HIER, la constitution post-révolution, qui a nécessité trois années de crises politiques successives et de tiraillements entre des centaines de partis nés pour la plupart après le 14 janvier 2011, bouclait ses trois ans. L’événement, tel qu’il paraît à certains, est passé sous silence, sans aura ni grands discours, comme ces derniers, dont des mentors de l’Assemblée nationale constituante, l’auraient souhaité. Le trophée-emblème de la révolution de la dignité qu’on disait unique dans l’histoire de la Tunisie ne ferait-il plus l’unanimité autour de sa singularité et de sa portée sur le parachèvement du processus démocratique ?.

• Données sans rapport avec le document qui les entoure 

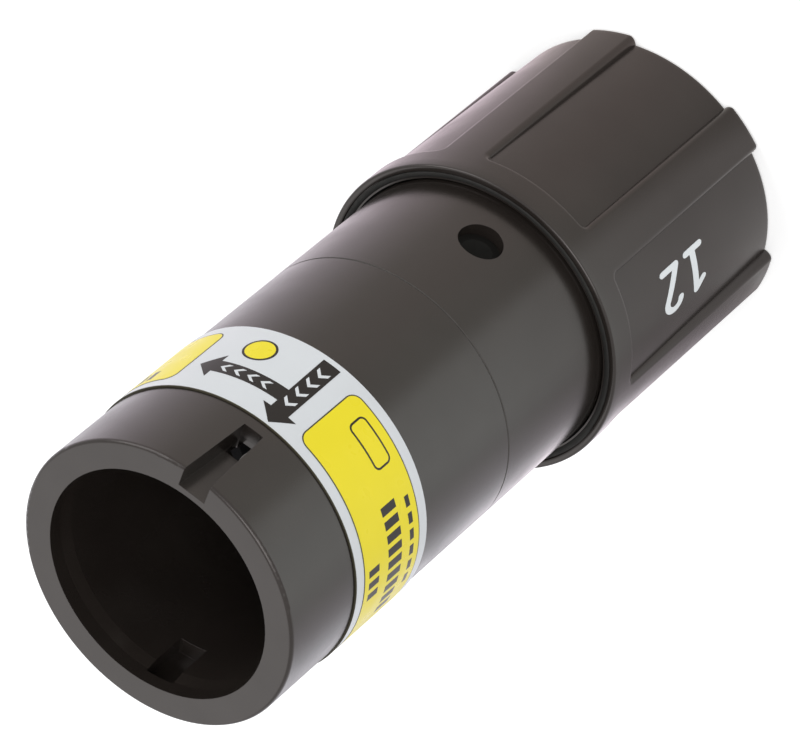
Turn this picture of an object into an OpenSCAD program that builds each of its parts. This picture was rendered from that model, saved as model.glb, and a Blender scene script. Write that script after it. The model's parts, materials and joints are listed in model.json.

La question gêne, fâche même, mais s’impose. La constitution de 2014 est, en effet, sujet de débats, voire de discorde. Certains acteurs politiques n’hésitent pas à lui faire endosser la responsabilité de l’instabilité politique : « l’alliance contre-nature entre Nida et Ennahdha » étant imposée et rendue inévitable par le mode de scrutin élaboré et adopté par l’ANC, maître d’oeuvre du « document historique ». Des voix s’élèvent donc déjà pour revendiquer son amendement et la rectification du tir afin de donner, dans le cas échéant, au parti majoritaire issu des urnes l’occasion de gouverner seul et d’en assumer seul les conséquences. Le « consensus » n’ayant pas pu venir à bout de tous les aléas et relents qui résistent et s’opposent à l’instauration définitive d’une nouvelle et difficile expérience démocratique.
Les adversaires de cette proposition, « choqués par les prétextes futiles » des premiers, ne manquent pas non plus d’arguments. Amender aujourd’hui la Constitution, après seulement trois ans de son élaboration, alors que les institutions constitutionnelles n’ont pas été créées en totalité, fragiliserait la Loi fondamentale et ouvrirait la porte à d’autres initiatives similaires encore plus déstabilisatrices. En tout état de cause, il n’est pas erroné ni abusif de souligner le grand retard qui a été accusé dans la mise en application de toutes les dispositions de la constitution de 2014. La raison que nul n’ignore, même si elle n’est pas la seule, réside dans les crises politiques qui se succèdent et les tiraillements éreintants qui ont affaibli l’action gouvernementale et fait perdre aux citoyens leur confiance dans les institutions de l’Etat.
En démocratie, rien n’est plus sacré que les droits humains et les libertés. Pour la jeune démocratie tunisienne, les défis sont encore nombreux et importants, si bien que tout amendement de quelque loi que ce soit peut être envisageable et négociable dans la perspective d’améliorer et de renforcer les assises de la jeune et fragile démocratie tunisienne. Mais à condition que les droits et les libertés auxquels les Tunisiens sont fortement attachés soient préservés.